Prediction of elastic settlement of rectangular footing using machine learning techniques

Abstract

Ensuring the structural integrity and safety of foundations depends on the accurate prediction of elastic settlement. In this study, machine learning (ML) techniques are used to predict the elastic or immediate settlement of a rectangular footing in cohesionless soil. Elastic settlement occurs when an imposed load compresses the soil initially beneath a footing, causing a drop in volume and subsequent settling of the soil as the particles reorganize and compress under pressure. The aim of this study is to propose a high-performance machine learning model to predict settlement. This study uses a dataset of 200 foundation settlements to compare the K-nearest neighbor (KNN), multi-layer perceptron (MLP), and support vector regression (SVR) techniques. Five input parameters are considered, namely foundation width (B), foundation length (L), foundation depth (D), load intensity (q), and average SPT blow count (N), which are used to predict the output. The predictive power of the models is assessed using various performance parameters, such as the coefficient of determination (R²), Willmott’s index (WI), A-20 index, variance account factor (VAF), scatter index (SI), root mean square error (RMSE), mean absolute error (MAE), and median absolute deviation (MAD). Additionally, other analyses are performed, including rank analysis, radar diagram, regression plot, reliability index, William’s plot, and error matrix, to assess the best predicting model.
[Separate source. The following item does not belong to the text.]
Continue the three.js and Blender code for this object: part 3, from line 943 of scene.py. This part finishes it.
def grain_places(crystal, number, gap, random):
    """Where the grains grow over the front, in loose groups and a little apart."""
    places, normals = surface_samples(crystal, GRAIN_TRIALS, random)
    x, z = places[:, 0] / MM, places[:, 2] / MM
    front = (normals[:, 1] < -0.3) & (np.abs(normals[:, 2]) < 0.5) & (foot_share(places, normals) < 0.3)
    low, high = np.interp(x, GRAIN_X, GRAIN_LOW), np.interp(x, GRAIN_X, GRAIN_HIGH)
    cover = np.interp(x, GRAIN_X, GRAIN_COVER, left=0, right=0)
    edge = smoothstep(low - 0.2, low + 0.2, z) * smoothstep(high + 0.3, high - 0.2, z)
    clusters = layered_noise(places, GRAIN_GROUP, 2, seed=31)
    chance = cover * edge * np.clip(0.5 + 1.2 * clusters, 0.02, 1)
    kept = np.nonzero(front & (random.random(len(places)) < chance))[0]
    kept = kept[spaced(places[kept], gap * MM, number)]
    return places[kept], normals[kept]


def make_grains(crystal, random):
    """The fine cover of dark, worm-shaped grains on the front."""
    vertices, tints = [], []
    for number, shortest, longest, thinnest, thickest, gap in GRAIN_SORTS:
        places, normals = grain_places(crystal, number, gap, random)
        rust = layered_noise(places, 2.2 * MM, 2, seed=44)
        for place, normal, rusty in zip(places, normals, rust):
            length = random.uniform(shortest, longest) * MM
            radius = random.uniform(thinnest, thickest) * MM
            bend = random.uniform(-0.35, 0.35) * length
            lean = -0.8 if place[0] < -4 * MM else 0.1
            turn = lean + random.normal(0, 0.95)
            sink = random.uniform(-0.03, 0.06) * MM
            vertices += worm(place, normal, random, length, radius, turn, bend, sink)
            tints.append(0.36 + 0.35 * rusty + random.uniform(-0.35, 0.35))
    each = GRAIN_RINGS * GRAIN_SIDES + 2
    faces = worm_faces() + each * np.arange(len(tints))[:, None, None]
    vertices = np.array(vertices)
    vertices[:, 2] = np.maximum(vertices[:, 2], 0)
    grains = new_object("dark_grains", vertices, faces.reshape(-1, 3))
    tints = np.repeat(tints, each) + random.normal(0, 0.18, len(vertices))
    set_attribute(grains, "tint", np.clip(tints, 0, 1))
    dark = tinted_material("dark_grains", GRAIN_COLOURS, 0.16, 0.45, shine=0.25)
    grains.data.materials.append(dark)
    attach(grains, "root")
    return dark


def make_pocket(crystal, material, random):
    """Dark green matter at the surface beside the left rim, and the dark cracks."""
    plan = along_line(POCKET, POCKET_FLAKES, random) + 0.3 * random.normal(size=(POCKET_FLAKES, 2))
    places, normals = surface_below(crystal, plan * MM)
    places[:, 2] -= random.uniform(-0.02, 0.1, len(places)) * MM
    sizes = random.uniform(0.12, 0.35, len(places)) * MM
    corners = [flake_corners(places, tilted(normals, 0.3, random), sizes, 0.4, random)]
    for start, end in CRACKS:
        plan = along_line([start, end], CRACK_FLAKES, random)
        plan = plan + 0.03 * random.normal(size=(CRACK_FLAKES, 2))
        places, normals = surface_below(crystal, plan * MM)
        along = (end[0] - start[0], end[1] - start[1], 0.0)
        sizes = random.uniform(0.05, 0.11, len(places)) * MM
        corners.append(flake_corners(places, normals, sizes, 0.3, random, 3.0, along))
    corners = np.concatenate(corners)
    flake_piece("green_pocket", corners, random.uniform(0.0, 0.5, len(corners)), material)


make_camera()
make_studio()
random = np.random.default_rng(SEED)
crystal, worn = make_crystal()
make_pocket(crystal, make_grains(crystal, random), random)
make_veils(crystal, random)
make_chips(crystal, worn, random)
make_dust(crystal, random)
From this study, it is observed that the performance of SVR model is better due to its higher value of R² (tr = 0.879, ts = 0.784, and overall = 0.861) and the least value of RMSE (tr = 0.79, ts = 0.068, and overall = 0.101) while predicting the elastic settlement of the footing. To examine the influence of different input parameters on the output, sensitivity analysis is performed, revealing that q is the most influential parameter among all the inputs followed by B, L, D, and N-value.